Of the records that follow, copy only the lines from the line containing "Continue the Blender" to the line containing "# laid out in", both included, exactly as written.

_Data supplied_
START
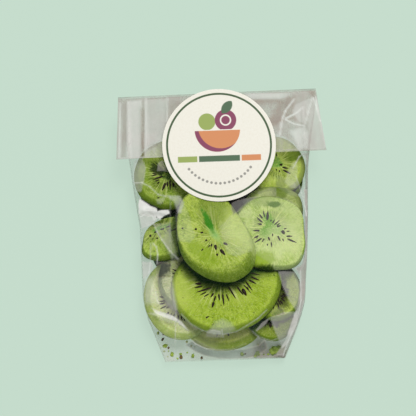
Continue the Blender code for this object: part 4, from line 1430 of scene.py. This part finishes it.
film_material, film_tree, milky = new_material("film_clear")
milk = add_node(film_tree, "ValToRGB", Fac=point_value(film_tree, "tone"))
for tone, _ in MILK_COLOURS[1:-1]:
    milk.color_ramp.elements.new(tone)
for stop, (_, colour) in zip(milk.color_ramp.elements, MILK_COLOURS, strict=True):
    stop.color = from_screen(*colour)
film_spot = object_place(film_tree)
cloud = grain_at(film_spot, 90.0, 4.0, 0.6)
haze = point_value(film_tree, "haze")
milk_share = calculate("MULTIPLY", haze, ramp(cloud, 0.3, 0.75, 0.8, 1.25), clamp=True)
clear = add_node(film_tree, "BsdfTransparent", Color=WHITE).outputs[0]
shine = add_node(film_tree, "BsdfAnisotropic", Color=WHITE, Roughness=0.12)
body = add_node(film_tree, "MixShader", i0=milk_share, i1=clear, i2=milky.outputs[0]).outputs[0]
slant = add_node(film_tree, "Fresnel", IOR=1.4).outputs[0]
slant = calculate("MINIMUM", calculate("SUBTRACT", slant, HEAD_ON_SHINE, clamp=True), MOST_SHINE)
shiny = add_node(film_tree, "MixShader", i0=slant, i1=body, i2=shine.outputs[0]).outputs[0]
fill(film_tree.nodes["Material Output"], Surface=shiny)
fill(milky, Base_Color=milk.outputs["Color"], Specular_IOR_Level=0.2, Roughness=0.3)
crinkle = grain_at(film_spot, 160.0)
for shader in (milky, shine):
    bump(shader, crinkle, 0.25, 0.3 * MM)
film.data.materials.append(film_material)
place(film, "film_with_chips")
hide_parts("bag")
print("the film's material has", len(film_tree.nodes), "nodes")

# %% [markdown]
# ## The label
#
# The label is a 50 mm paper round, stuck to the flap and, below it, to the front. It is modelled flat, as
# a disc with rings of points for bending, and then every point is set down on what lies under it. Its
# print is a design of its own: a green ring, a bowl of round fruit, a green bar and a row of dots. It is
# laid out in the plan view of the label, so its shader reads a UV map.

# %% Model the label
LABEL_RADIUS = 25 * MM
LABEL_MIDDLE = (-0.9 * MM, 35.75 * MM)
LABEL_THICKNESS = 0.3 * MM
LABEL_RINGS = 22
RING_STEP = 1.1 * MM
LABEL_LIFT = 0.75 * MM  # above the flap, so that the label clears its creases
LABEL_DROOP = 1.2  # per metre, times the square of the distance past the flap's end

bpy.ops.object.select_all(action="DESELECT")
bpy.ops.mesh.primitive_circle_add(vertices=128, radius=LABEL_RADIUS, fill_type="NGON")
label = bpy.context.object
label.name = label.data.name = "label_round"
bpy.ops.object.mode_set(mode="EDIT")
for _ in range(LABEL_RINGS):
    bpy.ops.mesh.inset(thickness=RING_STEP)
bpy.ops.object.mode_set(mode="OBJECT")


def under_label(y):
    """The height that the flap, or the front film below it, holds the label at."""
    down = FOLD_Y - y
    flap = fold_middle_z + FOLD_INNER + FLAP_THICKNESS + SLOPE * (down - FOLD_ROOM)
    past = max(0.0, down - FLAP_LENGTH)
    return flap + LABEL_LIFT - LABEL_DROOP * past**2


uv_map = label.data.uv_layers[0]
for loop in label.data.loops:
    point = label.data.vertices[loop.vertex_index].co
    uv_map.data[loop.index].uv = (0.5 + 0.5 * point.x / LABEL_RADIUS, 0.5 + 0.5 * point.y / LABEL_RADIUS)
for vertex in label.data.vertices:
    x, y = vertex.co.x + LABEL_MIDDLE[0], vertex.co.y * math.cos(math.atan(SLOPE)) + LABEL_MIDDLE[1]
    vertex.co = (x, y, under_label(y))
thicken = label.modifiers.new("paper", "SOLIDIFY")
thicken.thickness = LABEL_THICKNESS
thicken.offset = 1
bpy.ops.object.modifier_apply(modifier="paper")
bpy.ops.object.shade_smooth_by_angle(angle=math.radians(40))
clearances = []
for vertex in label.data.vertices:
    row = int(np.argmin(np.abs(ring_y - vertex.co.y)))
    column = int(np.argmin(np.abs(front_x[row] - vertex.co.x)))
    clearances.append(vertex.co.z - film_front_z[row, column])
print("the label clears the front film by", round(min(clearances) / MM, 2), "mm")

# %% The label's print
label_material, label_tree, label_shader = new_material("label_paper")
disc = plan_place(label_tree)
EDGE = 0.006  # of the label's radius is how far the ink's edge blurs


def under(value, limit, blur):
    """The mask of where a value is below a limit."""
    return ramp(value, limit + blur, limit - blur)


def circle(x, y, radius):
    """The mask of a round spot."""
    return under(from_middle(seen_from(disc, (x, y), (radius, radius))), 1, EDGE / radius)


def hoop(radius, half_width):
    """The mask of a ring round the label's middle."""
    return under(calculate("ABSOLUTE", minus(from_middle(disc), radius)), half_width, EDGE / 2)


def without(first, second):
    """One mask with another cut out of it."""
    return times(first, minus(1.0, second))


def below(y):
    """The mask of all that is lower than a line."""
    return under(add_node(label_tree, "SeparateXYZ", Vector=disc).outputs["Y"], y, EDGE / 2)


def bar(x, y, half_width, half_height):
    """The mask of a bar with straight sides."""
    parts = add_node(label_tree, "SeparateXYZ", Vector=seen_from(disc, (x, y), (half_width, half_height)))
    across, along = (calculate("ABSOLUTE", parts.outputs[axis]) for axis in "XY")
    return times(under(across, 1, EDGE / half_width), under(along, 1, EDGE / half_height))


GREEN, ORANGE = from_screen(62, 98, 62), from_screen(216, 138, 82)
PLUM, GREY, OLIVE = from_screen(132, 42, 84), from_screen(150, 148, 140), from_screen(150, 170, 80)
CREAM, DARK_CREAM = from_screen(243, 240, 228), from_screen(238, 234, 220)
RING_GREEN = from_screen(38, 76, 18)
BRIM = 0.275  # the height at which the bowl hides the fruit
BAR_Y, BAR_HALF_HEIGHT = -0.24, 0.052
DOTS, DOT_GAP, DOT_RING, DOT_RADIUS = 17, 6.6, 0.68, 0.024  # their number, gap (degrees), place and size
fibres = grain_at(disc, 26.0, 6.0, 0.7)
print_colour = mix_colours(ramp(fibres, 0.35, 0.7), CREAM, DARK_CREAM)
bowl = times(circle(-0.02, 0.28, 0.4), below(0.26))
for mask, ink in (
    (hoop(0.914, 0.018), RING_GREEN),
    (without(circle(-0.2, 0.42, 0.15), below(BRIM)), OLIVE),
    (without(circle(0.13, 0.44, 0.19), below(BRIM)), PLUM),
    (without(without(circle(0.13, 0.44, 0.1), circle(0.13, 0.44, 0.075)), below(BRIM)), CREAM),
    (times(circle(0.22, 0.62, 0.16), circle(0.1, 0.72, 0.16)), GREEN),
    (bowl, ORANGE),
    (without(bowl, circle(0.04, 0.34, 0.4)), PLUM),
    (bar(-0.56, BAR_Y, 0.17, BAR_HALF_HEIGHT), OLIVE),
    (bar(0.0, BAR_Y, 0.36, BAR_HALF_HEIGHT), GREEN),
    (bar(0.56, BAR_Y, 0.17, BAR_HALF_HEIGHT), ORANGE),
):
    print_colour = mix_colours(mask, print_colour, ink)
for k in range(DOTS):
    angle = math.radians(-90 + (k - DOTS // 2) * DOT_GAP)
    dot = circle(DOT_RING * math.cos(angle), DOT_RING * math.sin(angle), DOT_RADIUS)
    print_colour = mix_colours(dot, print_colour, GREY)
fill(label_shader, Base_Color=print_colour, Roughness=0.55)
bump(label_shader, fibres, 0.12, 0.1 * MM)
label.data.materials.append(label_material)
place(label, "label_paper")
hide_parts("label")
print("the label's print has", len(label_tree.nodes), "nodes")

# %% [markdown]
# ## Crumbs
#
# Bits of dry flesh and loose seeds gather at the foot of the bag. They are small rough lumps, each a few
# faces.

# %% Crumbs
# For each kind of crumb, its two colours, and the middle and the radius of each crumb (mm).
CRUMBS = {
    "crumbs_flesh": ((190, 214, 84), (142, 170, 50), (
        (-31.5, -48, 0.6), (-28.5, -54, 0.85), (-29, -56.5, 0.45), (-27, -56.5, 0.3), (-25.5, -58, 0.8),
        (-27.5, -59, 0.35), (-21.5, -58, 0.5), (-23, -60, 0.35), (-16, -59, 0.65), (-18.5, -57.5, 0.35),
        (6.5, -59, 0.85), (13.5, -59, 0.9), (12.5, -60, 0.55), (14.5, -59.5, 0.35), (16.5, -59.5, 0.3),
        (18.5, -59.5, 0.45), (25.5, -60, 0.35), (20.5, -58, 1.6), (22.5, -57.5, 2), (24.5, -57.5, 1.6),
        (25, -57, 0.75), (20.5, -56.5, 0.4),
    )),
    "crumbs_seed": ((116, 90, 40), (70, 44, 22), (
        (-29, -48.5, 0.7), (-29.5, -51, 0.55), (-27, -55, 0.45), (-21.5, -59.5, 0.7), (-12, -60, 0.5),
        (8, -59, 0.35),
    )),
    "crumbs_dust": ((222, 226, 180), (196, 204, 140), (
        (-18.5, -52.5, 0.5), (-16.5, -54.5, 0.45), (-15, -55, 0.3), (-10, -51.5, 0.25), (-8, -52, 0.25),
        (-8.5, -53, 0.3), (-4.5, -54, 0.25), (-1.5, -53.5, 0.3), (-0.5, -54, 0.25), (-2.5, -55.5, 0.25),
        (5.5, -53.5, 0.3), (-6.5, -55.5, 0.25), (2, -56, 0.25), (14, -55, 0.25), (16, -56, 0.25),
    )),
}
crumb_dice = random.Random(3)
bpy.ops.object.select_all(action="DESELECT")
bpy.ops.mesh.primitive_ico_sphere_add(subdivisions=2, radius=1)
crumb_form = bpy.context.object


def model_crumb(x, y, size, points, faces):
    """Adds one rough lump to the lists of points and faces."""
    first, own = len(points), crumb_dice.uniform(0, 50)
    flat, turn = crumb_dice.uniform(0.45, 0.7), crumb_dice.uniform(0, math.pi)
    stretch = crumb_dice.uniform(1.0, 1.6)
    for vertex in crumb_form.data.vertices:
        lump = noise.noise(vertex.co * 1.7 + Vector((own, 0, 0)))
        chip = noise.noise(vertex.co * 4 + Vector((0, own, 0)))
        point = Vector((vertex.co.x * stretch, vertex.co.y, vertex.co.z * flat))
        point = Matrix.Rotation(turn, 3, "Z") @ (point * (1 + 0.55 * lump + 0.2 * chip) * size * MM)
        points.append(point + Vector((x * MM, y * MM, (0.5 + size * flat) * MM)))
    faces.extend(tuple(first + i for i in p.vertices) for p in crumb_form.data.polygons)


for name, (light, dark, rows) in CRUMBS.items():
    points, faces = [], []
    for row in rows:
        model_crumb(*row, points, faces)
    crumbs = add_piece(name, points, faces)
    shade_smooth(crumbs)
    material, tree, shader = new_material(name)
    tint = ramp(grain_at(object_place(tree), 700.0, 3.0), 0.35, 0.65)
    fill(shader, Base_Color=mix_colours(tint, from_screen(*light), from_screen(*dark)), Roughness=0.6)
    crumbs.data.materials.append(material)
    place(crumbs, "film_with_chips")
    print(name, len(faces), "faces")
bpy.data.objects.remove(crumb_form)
END
START
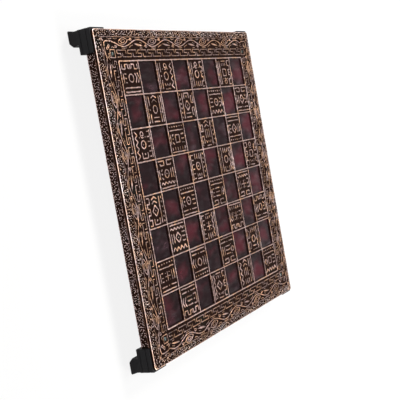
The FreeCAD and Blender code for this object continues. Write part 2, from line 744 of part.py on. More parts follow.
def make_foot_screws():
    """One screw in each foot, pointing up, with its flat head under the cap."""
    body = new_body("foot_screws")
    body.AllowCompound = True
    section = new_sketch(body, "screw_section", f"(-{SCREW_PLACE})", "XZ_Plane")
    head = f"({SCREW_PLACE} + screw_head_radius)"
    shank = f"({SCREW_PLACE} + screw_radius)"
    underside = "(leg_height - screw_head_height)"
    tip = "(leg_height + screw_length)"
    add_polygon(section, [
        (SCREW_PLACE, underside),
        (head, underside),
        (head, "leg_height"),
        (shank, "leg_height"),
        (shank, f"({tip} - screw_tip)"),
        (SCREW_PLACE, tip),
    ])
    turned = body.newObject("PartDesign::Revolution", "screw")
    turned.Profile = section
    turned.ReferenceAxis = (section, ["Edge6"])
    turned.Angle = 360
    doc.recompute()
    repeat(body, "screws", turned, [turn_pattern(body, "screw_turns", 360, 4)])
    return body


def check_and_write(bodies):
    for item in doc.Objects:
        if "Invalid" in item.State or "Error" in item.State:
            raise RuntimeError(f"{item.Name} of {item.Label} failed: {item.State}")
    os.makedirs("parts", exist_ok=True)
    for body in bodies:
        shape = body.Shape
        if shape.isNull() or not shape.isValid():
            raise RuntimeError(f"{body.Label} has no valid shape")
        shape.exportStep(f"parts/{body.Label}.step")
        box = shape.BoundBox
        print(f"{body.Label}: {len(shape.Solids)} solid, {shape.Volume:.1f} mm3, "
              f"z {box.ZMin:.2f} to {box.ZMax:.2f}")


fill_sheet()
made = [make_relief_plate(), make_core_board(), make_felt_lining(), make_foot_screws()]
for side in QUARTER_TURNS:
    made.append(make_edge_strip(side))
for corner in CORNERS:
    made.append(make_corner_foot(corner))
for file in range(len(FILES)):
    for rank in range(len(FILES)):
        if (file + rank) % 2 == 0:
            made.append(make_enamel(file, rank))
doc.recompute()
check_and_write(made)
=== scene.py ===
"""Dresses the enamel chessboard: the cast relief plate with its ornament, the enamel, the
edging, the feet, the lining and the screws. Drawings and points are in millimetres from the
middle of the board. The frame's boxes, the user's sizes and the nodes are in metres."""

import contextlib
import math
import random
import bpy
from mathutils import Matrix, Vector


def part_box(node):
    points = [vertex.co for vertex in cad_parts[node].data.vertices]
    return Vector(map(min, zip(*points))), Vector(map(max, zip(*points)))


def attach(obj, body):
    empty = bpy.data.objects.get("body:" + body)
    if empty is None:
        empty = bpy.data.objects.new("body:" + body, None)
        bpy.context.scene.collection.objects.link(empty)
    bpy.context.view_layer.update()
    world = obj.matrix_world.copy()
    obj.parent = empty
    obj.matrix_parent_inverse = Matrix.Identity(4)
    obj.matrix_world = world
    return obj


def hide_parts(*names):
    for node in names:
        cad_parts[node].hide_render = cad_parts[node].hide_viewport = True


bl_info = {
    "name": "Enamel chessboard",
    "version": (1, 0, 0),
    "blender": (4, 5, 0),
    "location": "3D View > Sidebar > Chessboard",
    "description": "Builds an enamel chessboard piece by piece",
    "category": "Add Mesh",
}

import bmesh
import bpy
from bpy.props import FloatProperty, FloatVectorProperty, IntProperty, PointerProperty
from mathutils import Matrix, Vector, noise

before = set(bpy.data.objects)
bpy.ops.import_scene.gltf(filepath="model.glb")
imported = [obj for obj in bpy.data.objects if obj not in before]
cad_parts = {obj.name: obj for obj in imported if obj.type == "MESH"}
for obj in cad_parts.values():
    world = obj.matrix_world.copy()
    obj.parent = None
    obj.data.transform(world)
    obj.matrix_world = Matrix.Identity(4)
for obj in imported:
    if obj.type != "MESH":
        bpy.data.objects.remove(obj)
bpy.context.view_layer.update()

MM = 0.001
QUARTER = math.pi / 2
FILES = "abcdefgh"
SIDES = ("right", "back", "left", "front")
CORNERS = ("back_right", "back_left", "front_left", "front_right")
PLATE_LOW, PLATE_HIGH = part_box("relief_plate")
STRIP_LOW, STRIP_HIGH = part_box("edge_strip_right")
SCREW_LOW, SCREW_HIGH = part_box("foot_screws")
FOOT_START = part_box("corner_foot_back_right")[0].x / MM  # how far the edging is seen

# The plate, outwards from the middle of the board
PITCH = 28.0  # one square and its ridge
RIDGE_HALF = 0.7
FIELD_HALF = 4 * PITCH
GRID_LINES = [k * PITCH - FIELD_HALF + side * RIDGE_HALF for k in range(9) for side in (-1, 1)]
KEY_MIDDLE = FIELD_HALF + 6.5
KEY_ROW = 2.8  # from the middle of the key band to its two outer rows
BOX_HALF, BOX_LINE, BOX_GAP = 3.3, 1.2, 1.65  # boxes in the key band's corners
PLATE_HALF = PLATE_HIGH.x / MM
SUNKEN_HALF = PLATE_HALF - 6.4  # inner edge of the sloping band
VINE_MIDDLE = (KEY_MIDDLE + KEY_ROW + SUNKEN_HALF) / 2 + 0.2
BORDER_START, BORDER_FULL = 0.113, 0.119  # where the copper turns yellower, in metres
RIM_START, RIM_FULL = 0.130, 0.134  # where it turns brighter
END
_Exercise answer_
Continue the Blender code for this object: part 4, from line 1430 of scene.py. This part finishes it.
film_material, film_tree, milky = new_material("film_clear")
milk = add_node(film_tree, "ValToRGB", Fac=point_value(film_tree, "tone"))
for tone, _ in MILK_COLOURS[1:-1]:
    milk.color_ramp.elements.new(tone)
for stop, (_, colour) in zip(milk.color_ramp.elements, MILK_COLOURS, strict=True):
    stop.color = from_screen(*colour)
film_spot = object_place(film_tree)
cloud = grain_at(film_spot, 90.0, 4.0, 0.6)
haze = point_value(film_tree, "haze")
milk_share = calculate("MULTIPLY", haze, ramp(cloud, 0.3, 0.75, 0.8, 1.25), clamp=True)
clear = add_node(film_tree, "BsdfTransparent", Color=WHITE).outputs[0]
shine = add_node(film_tree, "BsdfAnisotropic", Color=WHITE, Roughness=0.12)
body = add_node(film_tree, "MixShader", i0=milk_share, i1=clear, i2=milky.outputs[0]).outputs[0]
slant = add_node(film_tree, "Fresnel", IOR=1.4).outputs[0]
slant = calculate("MINIMUM", calculate("SUBTRACT", slant, HEAD_ON_SHINE, clamp=True), MOST_SHINE)
shiny = add_node(film_tree, "MixShader", i0=slant, i1=body, i2=shine.outputs[0]).outputs[0]
fill(film_tree.nodes["Material Output"], Surface=shiny)
fill(milky, Base_Color=milk.outputs["Color"], Specular_IOR_Level=0.2, Roughness=0.3)
crinkle = grain_at(film_spot, 160.0)
for shader in (milky, shine):
    bump(shader, crinkle, 0.25, 0.3 * MM)
film.data.materials.append(film_material)
place(film, "film_with_chips")
hide_parts("bag")
print("the film's material has", len(film_tree.nodes), "nodes")

# %% [markdown]
# ## The label
#
# The label is a 50 mm paper round, stuck to the flap and, below it, to the front. It is modelled flat, as
# a disc with rings of points for bending, and then every point is set down on what lies under it. Its
# print is a design of its own: a green ring, a bowl of round fruit, a green bar and a row of dots. It is
# laid out in the plan view of the label, so its shader reads a UV map.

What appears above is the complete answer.